Sunday, 25th June 2017




 I love what we sing at the Easter Vigil: “O Happy fault, O necessary sin of Adam, which gained for us so great a Redeemer.” Isn’t that’s the best ‘good news’ you could ever hear – that a fault could be happy, that a sin could be necessary. Wouldn’t you wish you knew that when you were young and always seemed to be doing the wrong thing instead of the right thing? How great to be able to say, “O, but this is a happy fault; this is a necessary sin!”

 I also love this letter to God written by a young girl called Beth: “Dear God, why didn’t you tell Eve not to trust the snake? Then she wouldn’t have eaten that stupid apple. Did you secretly want her to eat it? Yours sincerely, Beth.”

What a marvellous question! What wisdom in a young child!  How poor and deprived we would be if we couldn’t see God in the human flesh and blood of Jesus! What a happy outcome from such a happy fault!

We heard about the Original Sin or the Fall very early in life. It was seen as the beginning and cause of all the other sins down the ages. We were not to blame for it but we inherited the results of it. What we call the Fall (Genesis 3) is not something that happened in one historical moment to Adam and Eve. It’s something that happens in all moments and all lives. It must happen and will happen to all of us. The English mystic Julian of Norwich said, “First the fall, then the recovery from the fall, and both are the mercy of God.” It is in falling down that we learn almost everything that matters spiritually. As many of the parables seem to say, you have to lose it (or know you don’t have it) before you can find it and celebrate it. (Luke 15).
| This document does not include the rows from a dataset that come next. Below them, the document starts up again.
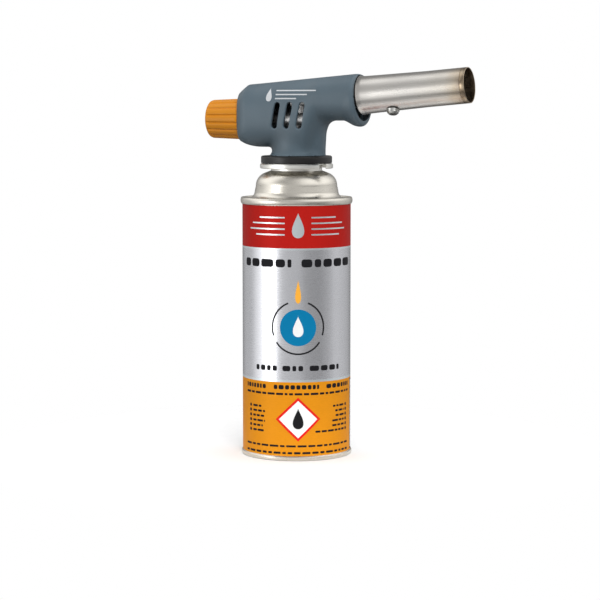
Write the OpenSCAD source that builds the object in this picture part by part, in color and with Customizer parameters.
// Clip-on gas torch head on a bayonet butane cartridge.
// The origin is on the cartridge axis at the plane it stands on.
// +Z is up and +X is the way the flame tube points.

/* [Cartridge] */
// Diameter of the cartridge body
can_d = 66; // [64:0.5:68]
// Height of the top of the upper seam
can_h = 157.2; // [150:0.1:160]
// Thickness of the tinplate
sheet = 0.4; // [0.3:0.05:0.5]
// Radius of the lower seam
foot_r = 33.65; // [33.4:0.05:34]
// Radius of the upper seam
seam_r = 34.1; // [33.8:0.05:34.6]
// Radius of the collar flange
collar_r = 22.2; // [21.5:0.1:23]
// Height of the top of the collar flange
collar_z = 177.5; // [176:0.1:179]

/* [Torch head] */
// Height of the top of the black base ring
ring_z = 182.2; // [181.8:0.1:182.6]
// Radius of the black base ring
ring_r = 21.6; // [21:0.1:22]
// Wall thickness of the moulded housing
wall = 2.2; // [1.8:0.1:2.6]
// Height of the spindle and knob axis
spindle_z = 204.2; // [203.5:0.1:205]
// Height of the burner axis above the cartridge axis
burner_z = 214.7; // [214:0.1:215.5]
// Upward tilt of the burner axis, in degrees
burner_tilt = 5; // [4:0.5:6]

/* [Flame tube] */
// Distance along the burner axis to the tip
tip_s = 110.9; // [108:0.1:114]
// Outer radius at the rear of the flame tube
tube_rear_r = 11.3; // [11:0.05:11.5]
// Outer radius at the front of the flame tube
tube_front_r = 10.6; // [10.4:0.05:10.9]

/* [Control knob] */
// Radius of the knob beside the housing
knob_r = 12.5; // [12:0.1:13]
// Radius of the knob at its outer end
knob_end_r = 11.6; // [11:0.1:12]
// Distance of the knob's outer end from the cartridge axis
knob_end_x = 56.8; // [55:0.1:58]
// Number of grip grooves
knob_grooves = 16; // [12:1:20]

/* [Hidden] */
$fn = 64;
eps = 0.01;
can_r = can_d / 2;
foot_wall = 2.4;
steel_grey = [0.74, 0.74, 0.72];
tin = [0.78, 0.76, 0.70];
brass = [0.80, 0.64, 0.33];
zinc = [0.45, 0.45, 0.44];
moulded = [0.38, 0.44, 0.48];
orange = [0.83, 0.50, 0.16];
rubber = [0.10, 0.10, 0.10];

// Cartridge top
neck_r = 15.5;
collar_plate_z = collar_z - 0.8;
collar_hole_r = 10.6;
cutout_r = 12.4;
claw_count = 3;
notch_angle = -20;

// Bayonet claws
claw_angle = 26;
cutout_angle = 34;
twist_range = 35;

// Housing, from the rear face to the front collar
rear_x = -34;
mouth_x = 43.2;
mouth_r = 13.5;
mouth_drop = 1.6;
mouth_s = 37;
support_r = 12.4;
support_s = 31;
post_places = [[-25, 217], [-8, 220.5], [13.5, 189.5], [-9.2, 190.5]];
// How deep each screw head sits, measured from the joint plane
head_y = [10, 10, 5.5, 8];
post_r = 2.8;
screw_r = 1.3;
slot_x = [-7.0, 1.1, 9.3];
slot_z = 206.5;
slot_half = 6.1;
slot_r = 1.8;
through = 50;

// Needle valve, along the spindle axis
block_rear_x = -20;
seat_x = 1.0;
riser_x = 4;
fit_gap = 0.05;

// Burner train, distances along the burner axis
air_hole_s = 22;
air_hole_r = 2.4;
mixing_r = 7;
head_s = 60;
tube_rear_s = 43.4;
taper_end_s = 85;
tube_wall = 0.6;
tip_len = 3;
tube_screw_s = 63.5;
tube_screw_angle = 20;

// ---------- helpers ----------

// Points of an arc in the plane, from angle a0 to a1 in n steps
function arc(cx, cy, r, a0, a1, n) =
    [for (i = [0:n]) let (a = a0 + (a1 - a0) * i / n) [cx + r * cos(a), cy + r * sin(a)]];

function side_normal(a, b) = let (d = b - a) [d.y, -d.x] / norm(d);

function corner_normal(p, i) = let (
        last = len(p) - 1,
        before = side_normal(p[max(i - 1, 0)], p[max(i, 1)]),
        after = side_normal(p[min(i, last - 1)], p[min(i + 1, last)]),
        both = before + after
    ) both * 2 / (both * both);

// A sheet of thickness t behind the outer line p, kept on one side of the axis
function sheet_outline(p, t) =
    concat(p, [for (i = [len(p) - 1:-1:0]) let (q = p[i] - t * corner_normal(p, i)) [max(q.x, 0), q.y]]);

function sign_pow(v, e) = sign(v) * pow(abs(v), e);

// Rounded outline of half-width a and half-height b
function squircle(a, b, e = 2.8, n = 40) =
    [for (i = [0:n - 1]) let (t = 360 * i / n) [a * sign_pow(cos(t), 2 / e), b * sign_pow(sin(t), 2 / e)]];

module revolve(points, angle = 360, start = 0) {
    rotate_extrude(angle = angle, start = start) polygon(points);
}

// A ring between two radii and two heights
module ring(r_out, r_in, z0, z1) {
    difference() {
        translate([0, 0, z0]) cylinder(r = r_out, h = z1 - z0);
        translate([0, 0, z0 - 1]) cylinder(r = r_in, h = z1 - z0 + 2);
    }
}

module around(count, offset_angle = 0) {
    for (i = [0:count - 1]) rotate(offset_angle + 360 * i / count) children();
}

// Local +Z runs along the burner axis
module on_burner_axis() {
    translate([0, 0, burner_z]) rotate([0, 90 - burner_tilt, 0]) children();
}

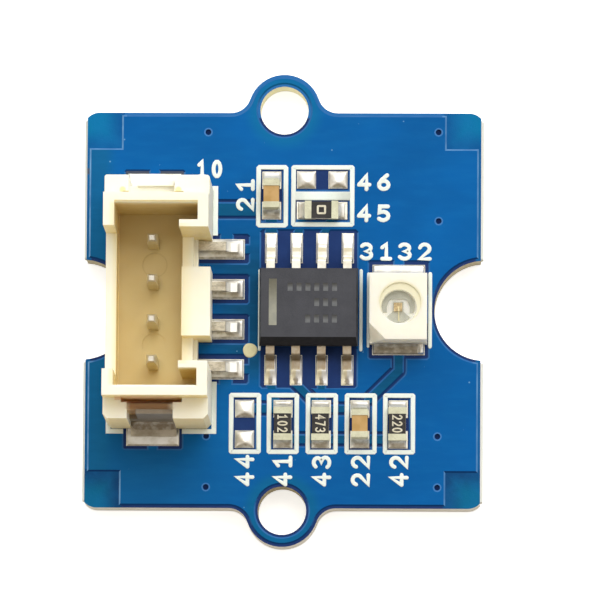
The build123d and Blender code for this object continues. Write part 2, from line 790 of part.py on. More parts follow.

Did you get round to googling ‘Garvan Byrne’ at Easter time? Garvan was born on 20th March 1973 with a very rare kind of fatal bone marrow disease with the result he didn’t grow after five years of age. So his words of wisdom, which would have been remarkable coming from an adult, were all the more extraordinary because they seemed to be coming from a five year old child!  He died 16th April in 1985, just two months after a video was made of an interview with him. His mother marvelled at his deep faith and peace in facing suffering and death. She admitted so honestly that she couldn’t explain where his strength and peace came from.  She also said she would love to have what he had. “I’m searching for it,” she said, “I want it, but I still haven’t got it.”

It’s what we are all longing for, searching for often without full realizing it. “Like the deer that yearns for running streams, so my soul is yearning for you, my God.”